Redman und Co. zeigten sich nämlich auch im Vergleich zu den beiden zurückliegenden Tübinger Konzerten — musikalisch von ihrer allerbesten Seite: Das Quartett verband Spieltechnik auf allerhöchstem Niveau mit sehr seelenvollem (und tatsächlich auch im engeren Stilbegriff souligem) Ausdruck, brachte zwei reine Spiel-Stunden ohne Pause Jazz, der ebensogut in die Beine ging, wie er kleine graue Zellen anspruchsvoll fütterte. Redman selber deutete immer wieder Tanzbewegungen an und schien besonders beim gleichzeitig polyrhythmisch-vertrackten und dennoch (im Sinne der »Black Music«-Tradition) groovenden Spiel Brian Blades in Bewegung zu kommen.

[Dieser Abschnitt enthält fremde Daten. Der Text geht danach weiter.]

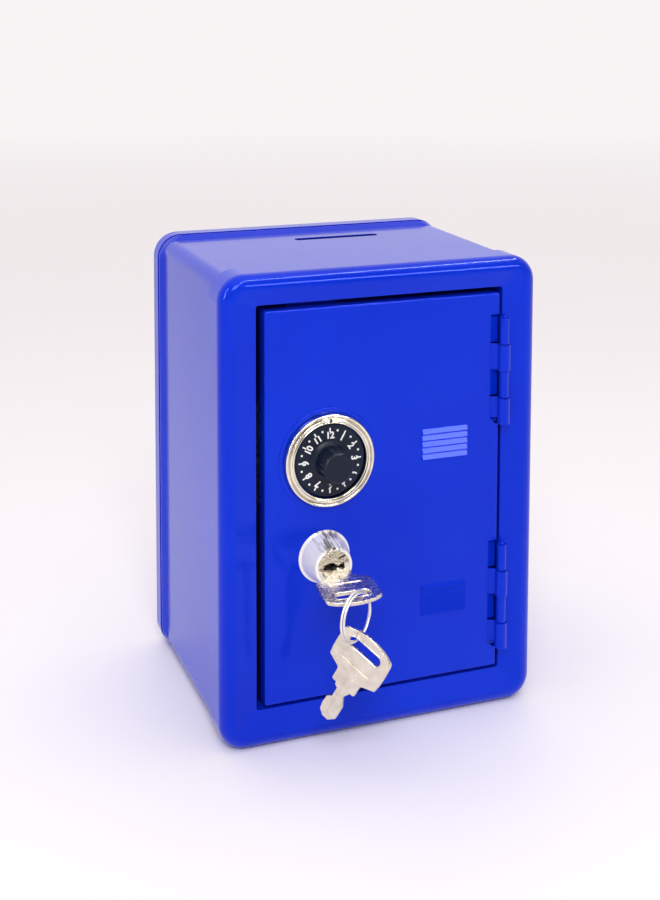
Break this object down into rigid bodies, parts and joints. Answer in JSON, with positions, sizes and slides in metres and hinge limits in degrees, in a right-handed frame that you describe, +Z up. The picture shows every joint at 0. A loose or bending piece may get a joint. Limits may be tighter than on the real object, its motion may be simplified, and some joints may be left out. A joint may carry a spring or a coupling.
{
  "type": "tin money box",
  "caption": "Tin money box shaped like a small safe: hinged door with a turning combination dial, a key lock with keys on a ring, and a coin slot in the top.",
  "frame": {"origin": "centre of the bottom of the bounding box (keys included), on the plane that the case stands on", "axes": "+Z up, the front with the door faces -Y, +X to the right of someone facing the front"},
  "size_m": [0.129, 0.146, 0.18],
  "materials": {
    "blue_enamel": "glossy enamel",
    "nickel_plate": "polished plating",
    "key_nickel": "stamped, plated",
    "ring_steel": "plated spring wire",
    "dial_plastic": "black with white numbers",
    "zinc_steel": "zinc plated",
    "rivet_metal": "plain",
    "brass_washer": "plain"
  },
  "bodies": {
    "case": {"body_shell": "blue_enamel", "front_frame": "blue_enamel", "back_panel": "blue_enamel", "hinge_frame_leaf_lower": "blue_enamel", "hinge_frame_leaf_upper": "blue_enamel", "hinge_pin_lower": "blue_enamel", "hinge_pin_upper": "blue_enamel"},
    "door": {"door_panel": "blue_enamel", "hinge_door_leaf_lower": "blue_enamel", "hinge_door_leaf_upper": "blue_enamel", "dial_ring": "nickel_plate", "wheel_pack_plate": "zinc_steel", "plate_rivets": "rivet_metal", "wheel_washer": "brass_washer", "lock_barrel": "nickel_plate", "lock_nut": "zinc_steel"},
    "dial": {"combination_dial": "dial_plastic", "dial_spindle": "zinc_steel", "drive_wheel": "zinc_steel", "spindle_nut": "zinc_steel"},
    "wheel_1": {"combination_wheel_1": "zinc_steel"},
    "wheel_2": {"combination_wheel_2": "zinc_steel"},
    "plug": {"lock_plug": "nickel_plate", "lock_cam": "zinc_steel", "cam_screw": "zinc_steel"},
    "key": {"key_in_lock": "key_nickel"},
    "ring": {"key_ring": "ring_steel"},
    "spare_key": {"spare_key": "key_nickel"}
  },
  "joints": [
    {"name": "door_swing", "type": "hinge", "parent": "case", "child": "door", "pos_m": [0.0495, -0.03152, 0.09], "axis": [0, 0, 1], "range_deg": [0, 120]},
    {"name": "dial_turn", "type": "hinge", "parent": "door", "child": "dial", "pos_m": [-0.0225, -0.03082, 0.1083], "axis": [0, 1, 0], "continuous": true},
    {"name": "wheel_1_turn", "type": "hinge", "parent": "door", "child": "wheel_1", "pos_m": [-0.0225, -0.01942, 0.1083], "axis": [0, 1, 0], "continuous": true},
    {"name": "wheel_2_turn", "type": "hinge", "parent": "door", "child": "wheel_2", "pos_m": [-0.0225, -0.01682, 0.1083], "axis": [0, 1, 0], "continuous": true},
    {"name": "lock_turn", "type": "hinge", "parent": "door", "child": "plug", "pos_m": [-0.024, -0.03952, 0.0708], "axis": [0, 1, 0], "range_deg": [0, 90]},
    {"name": "key_slide", "type": "slide", "parent": "plug", "child": "key", "axis": [0, -0.9925, -0.1219], "range_m": [0, 0.022]},
    {"name": "ring_turn", "type": "hinge", "parent": "key", "child": "ring", "pos_m": [-0.024, -0.06178, 0.06126], "axis": [-0.5736, 0.8192, 0], "continuous": true},
    {"name": "spare_key_swing", "type": "hinge", "parent": "key", "child": "spare_key", "pos_m": [-0.024, -0.06178, 0.06126], "axis": [-0.5736, 0.8192, 0], "range_deg": [-20, 20]}
  ],
  "couplings": [
    {"joint": "wheel_1_turn", "follows": "dial_turn", "ratio": 1},
    {"joint": "wheel_2_turn", "follows": "dial_turn", "ratio": 1}
  ]
}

Der Platten-Name ist hier wohl Programm: Den Schwerpunkt des Konzerts bildeten Stücke, die Redman auf seinem letzten Album »Freedom In The Groove« verewigt hat: Zwingend klang die Tübinger Live-Version von »Pantomine«, direkt hitzig »Hide And Seek« gegen Ende des Konzerts. Der »Jive Coffee« von Peter Bernstein balancierte elegant zwischen nervöser Ausdrucksfreiheit und swingender, tanzbarer Rhythmus-Form, und bei den »Cat Bells« liefen alle innerhalb des Songschemas improvisatorisch zu wahrer Hochform auf.
Hier wurde besonders deutlich, dass man Redman Unrecht tut, wenn man ihn in die Traditionalisten-Ecke stellt. Schon klar, dass der stetig preisgekrönte Musiker das Spiel auf Sopran-, Alt- oder Tenorsax nicht neu definiert.
Aber: Redman spielt nicht nach, sondern bemüht sich recht erfolgreich um einen eigenen Ton und eine eigene Aussage. »Ich höre sowohl mit stilistischer Unschuld wie auch mit ästhetischer, kritischer Intelligenz«, sagt er. Weil er diesen Spagat auch im fünften Jahr seiner Profi-Musikerkarriere anscheinend noch mühelos schafft, befriedigt sein Jazz Herz und Hirn. Und die Tübinger Hörer sind (wieder mal) ziemlich aus dem Häuschen. »Wir werden wiederkommen«, verspricht Joshua zum Abschied. (-mpg)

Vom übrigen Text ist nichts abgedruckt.